Exercise directions
Return only the lines from the top of the material through the line marked by "return made", unaltered.

Input material
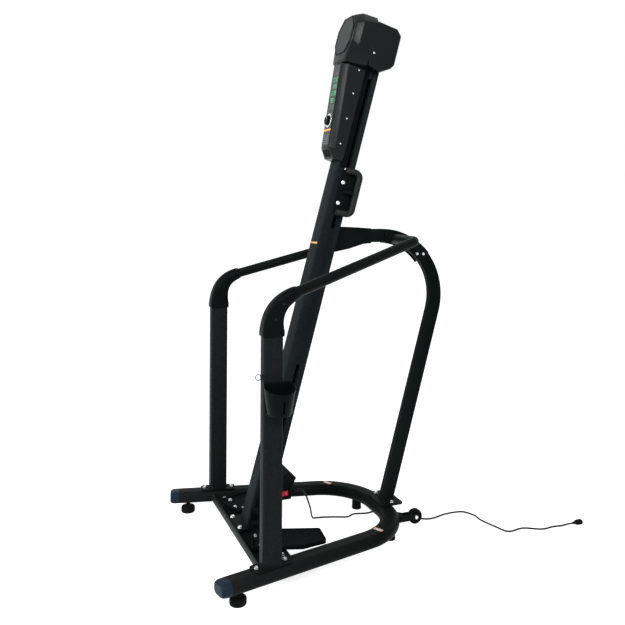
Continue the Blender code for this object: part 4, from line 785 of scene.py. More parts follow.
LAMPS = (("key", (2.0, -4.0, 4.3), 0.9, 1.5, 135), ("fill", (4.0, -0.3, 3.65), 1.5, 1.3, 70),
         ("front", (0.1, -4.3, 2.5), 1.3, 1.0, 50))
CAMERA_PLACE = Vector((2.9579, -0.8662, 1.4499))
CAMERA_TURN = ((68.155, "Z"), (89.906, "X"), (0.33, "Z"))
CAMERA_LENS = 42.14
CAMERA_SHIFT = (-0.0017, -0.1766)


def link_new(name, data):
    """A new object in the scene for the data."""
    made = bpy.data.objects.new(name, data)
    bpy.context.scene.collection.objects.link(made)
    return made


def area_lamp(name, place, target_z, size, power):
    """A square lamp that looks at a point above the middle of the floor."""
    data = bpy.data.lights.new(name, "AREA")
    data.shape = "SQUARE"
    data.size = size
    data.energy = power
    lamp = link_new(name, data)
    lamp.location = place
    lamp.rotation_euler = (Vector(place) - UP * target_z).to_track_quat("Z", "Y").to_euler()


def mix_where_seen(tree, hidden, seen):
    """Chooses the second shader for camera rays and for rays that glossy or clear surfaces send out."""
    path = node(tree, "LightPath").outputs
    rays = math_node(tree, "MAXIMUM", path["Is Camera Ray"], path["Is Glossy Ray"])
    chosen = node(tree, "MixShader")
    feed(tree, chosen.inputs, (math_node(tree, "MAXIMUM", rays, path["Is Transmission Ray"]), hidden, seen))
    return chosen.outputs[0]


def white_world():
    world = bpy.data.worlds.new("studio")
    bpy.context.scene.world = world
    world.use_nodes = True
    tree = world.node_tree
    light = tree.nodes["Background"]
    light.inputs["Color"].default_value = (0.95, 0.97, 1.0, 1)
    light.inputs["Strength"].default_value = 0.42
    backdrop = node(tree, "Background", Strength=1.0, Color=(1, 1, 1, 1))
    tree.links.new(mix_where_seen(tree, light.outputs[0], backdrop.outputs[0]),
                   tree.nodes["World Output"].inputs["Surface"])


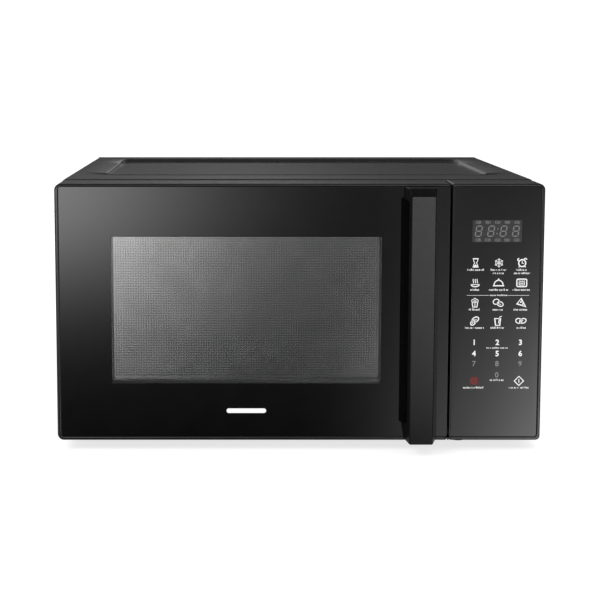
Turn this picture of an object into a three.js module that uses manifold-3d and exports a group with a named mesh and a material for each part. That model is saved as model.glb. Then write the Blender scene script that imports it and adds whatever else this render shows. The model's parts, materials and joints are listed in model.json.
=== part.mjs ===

Right answer
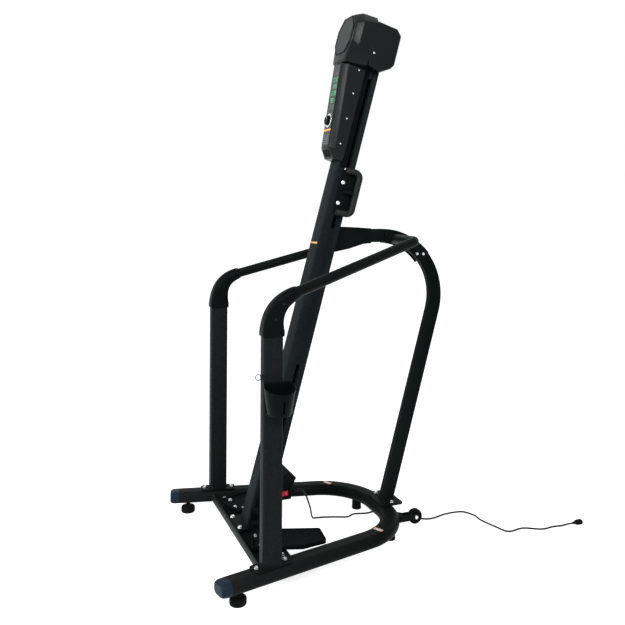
Continue the Blender code for this object: part 4, from line 785 of scene.py. More parts follow.
LAMPS = (("key", (2.0, -4.0, 4.3), 0.9, 1.5, 135), ("fill", (4.0, -0.3, 3.65), 1.5, 1.3, 70),
         ("front", (0.1, -4.3, 2.5), 1.3, 1.0, 50))
CAMERA_PLACE = Vector((2.9579, -0.8662, 1.4499))
CAMERA_TURN = ((68.155, "Z"), (89.906, "X"), (0.33, "Z"))
CAMERA_LENS = 42.14
CAMERA_SHIFT = (-0.0017, -0.1766)


def link_new(name, data):
    """A new object in the scene for the data."""
    made = bpy.data.objects.new(name, data)
    bpy.context.scene.collection.objects.link(made)
    return made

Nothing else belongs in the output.